Nope, nothing to see here, just some 10-year-old kids on fire. No big deal! If the premise of spontaneously combusting children in Kevin Wilson's awesome new novel Nothing To See Here sounds crazy, that's because it is. But what if I told you that unexplained fire children is only one of several characteristics that make this one of the more fun reading experiences I've had this year? Would that sweeten the deal? Well, it's true!
What stands out here, and why I blazed through this novel in about two days, is how clever and how engrossingly written it is. I've heard it said that Wilson is a "writer's writer," which certainly jibes with how novelist Taffy Brodesser-Akner (whose novel Fleishman Is In Trouble is also terrific) describes Wilson in her glowing NY Times review. She says she loved this "perfect" novel so much it set her back "egregiously" in writing her own. That's about the highest praise you can give a fellow scribbler!
The story is about Lillian, a late-20s, down-on-her-luck woman, who takes a job as a nanny (governess?) for her friend Madison's step-children. Madison's husband is a rich and powerful U.S. Senator, who is about to be nominated for secretary of state. Madison and Lillian had been fast though unlikely friends at an exclusive high school, where Madison, as a privileged rich kid went as a matter of course, but where Lillian had to earn a scholarship. The two have remained pen pals of sorts after an unfortunate incident in which Lillian had to leave the school and go back with her "kind" at public school.
But now, Lillian, who works two jobs at grocery stores in rural Tennessee, and lives with her mother, jumps at the chance to do something different (also to reconnect with Madison), even if that something means taking on a challenge for which she is woefully ill prepared: Nannying spontaneously combusting children.
So what's Wilson up to here? Why flaming children? As Brodesser-Akner mentions in her review, it's clearly a metaphor for...something. She says she was having too much fun reading the novel to put much thought into it. My take is that the "children on fire" idea is just a way to present the children as a unique problem, and then show how rich, privileged people often just throw around money and influence to deal with their problems in ways we plebeians can't.
Privilege and wealth are certainly the undercurrent of this on-the-surface light and funny novel. Rich people have it so much easier: They have available solutions that aren't possible for everyone else, and often with methods that are less-than-ethical or scrupulous. If those problems are, say, children — specifically, children with a strange affliction that might prevent a powerful man from becoming even more powerful — well, then they're just like any other problem: They need to be dealt with. The kids' best interest is secondary to everything else. The fire thing is a good way to make this point less heavy than if the kids had a rare and very sad disease.
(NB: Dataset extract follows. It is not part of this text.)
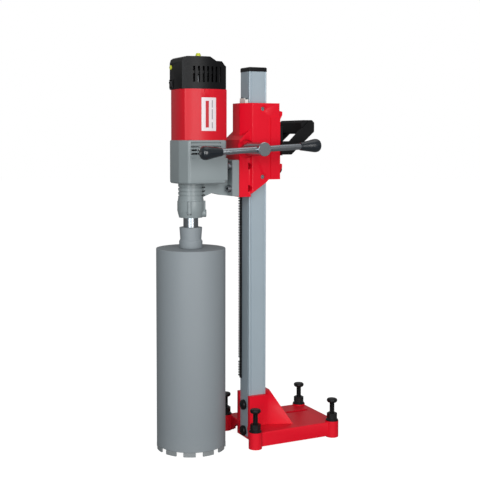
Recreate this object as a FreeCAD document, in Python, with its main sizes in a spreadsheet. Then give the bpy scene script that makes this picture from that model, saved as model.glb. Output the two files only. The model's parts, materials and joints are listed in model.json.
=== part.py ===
"""Core drill rig: a drill stand with a rack-fed carriage, its electric drill motor and a core bit.

Millimetres, +Z up. X = Y = 0 is the axis of the column, Z = 0 is the floor, -Y is the drilling side and
+X is the side of the feed handle. Every driving size is a cell of the sheet "dim".
"""
import FreeCAD, Part
import math
import os
import re
import Sketcher
from FreeCAD import Placement, Rotation, Vector

SIZES = {
    "running": 0.05,            # radial clearance of a running fit
    "seat": 0.02,               # gap of a piece that is held in its seat
    # base casting
    "base_half": 84.0, "base_front": -26.0, "base_back": 186.0, "base_top": 36.0, "base_lift": 3.5,
    "base_wall": 6.0, "base_corner": 14.0, "boss_radius": 15.5, "boss_top": 38.5,
    "screw_half": 78.0, "screw_front": -34.0, "screw_back": 172.0, "arch_height": 24.0,
    "arch_half": 60.0, "socket_wall": 9.5, "socket_top": 106.5, "socket_front": -25.0,
    "gusset_top": 116.0, "gusset_foot": 80.0, "gusset_spread": 56.0, "gusset_crest": 22.0,
    "slot_width": 13.0, "slot_length": 62.0, "slot_x": -28.0, "slot_y": 137.0,
    # levelling screws
    "level_radius": 6.0, "level_top": 91.0, "level_tip": 1.0, "level_head": 12.4, "level_head_deep": 9.0,
    "nut_radius": 10.6, "nut_deep": 12.0, "washer_radius": 14.6, "washer_deep": 6.5,
    # column and rack
    "column_side": 45.0, "column_foot": 6.0, "column_top": 862.0, "column_wall": 4.0,
    "groove_width": 3.0, "groove_depth": 1.2, "groove_offset": 17.0, "column_corner": 1.6,
    "cap_deep": 10.0, "cap_proud": 0.8, "cap_plug": 14.0,
    "column_bolt_radius": 5.0, "column_bolt_low": 18.0, "column_bolt_high": 80.0,
    "bolt_head_radius": 11.6, "bolt_head_deep": 8.5,
    "rack_foot": 140.0, "rack_top": 752.0, "rack_joint": 183.0, "rack_x": -17.5, "rack_wide": 9.0,
    "rack_module": 2.0, "rack_back": 2.1, "rack_screw_radius": 2.0,
    # carriage
    "carriage_half": 45.0, "carriage_front": 45.0, "carriage_nose": 18.0, "carriage_chamfer": 25.5,
    "carriage_back": 45.5, "carriage_top": 789.0, "carriage_foot": 575.0, "carriage_heel": 614.0,
    "carriage_gap": 3.2, "face_plane": 56.0, "face_half": 40.0, "face_top": 705.0, "face_shoulder": 737.0,
    "pinion_z": 684.5, "pinion_teeth": 12.0, "pinion_face": 11.0, "shaft_radius": 8.0,
    "bush_wall": 2.5, "pocket_radius": 21.0, "pocket_depth": 12.0, "pad_long": 26.0, "pad_wide": 22.0,
    "guide_high": 776.0, "guide_low": 620.0, "guide_radius": 5.0, "wiper_deep": 9.0,
    # feed handle
    "hub_radius": 15.5, "hub_start": 52.0, "hub_end": 130.0, "bar_radius": 7.0, "bar_x": 115.0,
    "bar_half": 141.0, "bar_tilt": 3.2, "knob_long": 51.0, "knob_radius": 15.3, "knob_neck": 9.0,
    "knob_grip": 43.0,          # how far the bar goes into each knob
    # carry handle
    "bail_half": 56.0, "bail_thick": 8.5, "bail_foot": 671.0, "bail_rise": 702.0, "bail_low": 724.0,
    "bail_crest": 751.0, "bail_reach": 131.0, "bail_screw_low": 683.0, "bail_screw_high": 726.0,
    "bail_screw_x": 32.0, "lock_z": 637.0, "lock_x": 12.0,
    "lock_radius": 4.0,
    # drill
    "spindle_y": -160.0, "motor_y": -143.0, "motor_half": 48.0, "motor_front": -196.0,
    "motor_back": -88.0, "side_radius": 120.0, "motor_skin": 1.5, "motor_wall": 4.5, "case_half": 54.0,
    "case_front": -200.0, "case_back": -94.0, "case_nose": 25.0, "case_slant": 0.41,
    "case_wall": 4.0, "case_foot": 607.0, "case_split": 664.0, "motor_foot": 704.5, "cap_foot": 818.0,
    "cap_top": 889.5, "cap_wall": 4.0, "crown_drop": 9.0,
    "flange_half": 37.0, "flange_foot": 577.0, "flange_top": 659.5, "flange_thick": 17.0,
    "flange_bolt_x": 26.0, "flange_bolt_low": 594.0, "flange_bolt_high": 645.0, "flange_bolt_radius": 5.0,
    "neck_radius": 28.5, "neck_foot": 571.5, "collar_radius": 30.6, "collar_foot": 529.5,
    "port_turn": 60.0, "port_boss": 8.6, "port_bore": 6.58, "port_deep": 12.0, "port_high": 9.5,
    "rib_radius": 5.6, "rib_turn": -30.0,
    "label_wide": 36.0, "label_tall": 74.0, "label_y": -137.0, "label_z": 762.0, "label_thick": 0.8,
    "vent_wide": 4.6, "vent_foot": 833.0, "vent_top": 868.0, "vent_pitch": 10.8, "vent_first": -173.0,
    "vent_count": 7.0, "bubble_radius": 6.4, "front_bubble_x": -28.0, "front_bubble_z": 868.0,
    "switch_x": -24.0, "switch_foot": 821.0, "switch_side": 20.0, "switch_deep": 11.0, "switch_proud": 2.0,
    "gland_y": -128.0, "gland_z": 832.0,
    # gear train
    "fast_module": 1.0, "slow_module": 1.25, "motor_teeth": 14.0, "idler_teeth": 42.0,
    "lay_teeth": 13.0, "spindle_teeth": 42.0, "slow_gear_foot": 628.0, "slow_gear_face": 16.0,
    "fast_gear_foot": 660.0, "fast_gear_face": 12.0, "plate_foot": 690.0, "plate_top": 704.5,
    # spindle and core bit
    "spindle_radius": 17.0, "shoulder_foot": 507.6, "spindle_bore": 5.0, "spindle_nose": 13.0,
    "bit_radius": 79.0, "bit_wall": 3.0, "bit_top": 460.0, "bit_hub_radius": 26.0, "bit_plate": 6.0,
    "segment_tall": 10.0, "segment_thick": 3.6, "segment_count": 11.0, "segment_gap": 12.4,
    "segment_turn": -4.0,
}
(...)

Anyway, so Lillian, whose charge is basically to keep the kids under lock and key, works to be the cool adult, trying to earn the kids' trust, all the while trying to minimize the effects of their affliction. They do a lot of swimming, and she reads to them, and they try to convince Carl, a buttoned-up fellow who runs the mansion, to take them on clandestine outings. But then, of course, things go awry, as they're wont to do in novels like this.
I was one of few readers, I think, who wasn't a huge fan of Wilson's previous novel, The Family Fang. And I hadn't really considered reading this new one until Wayne, the manager at RoscoeBooks, said it's the best thing he's read this year. I needed a little change of pace after 700+ pages of logging and labor organizing, and this was just thing. Really loved it!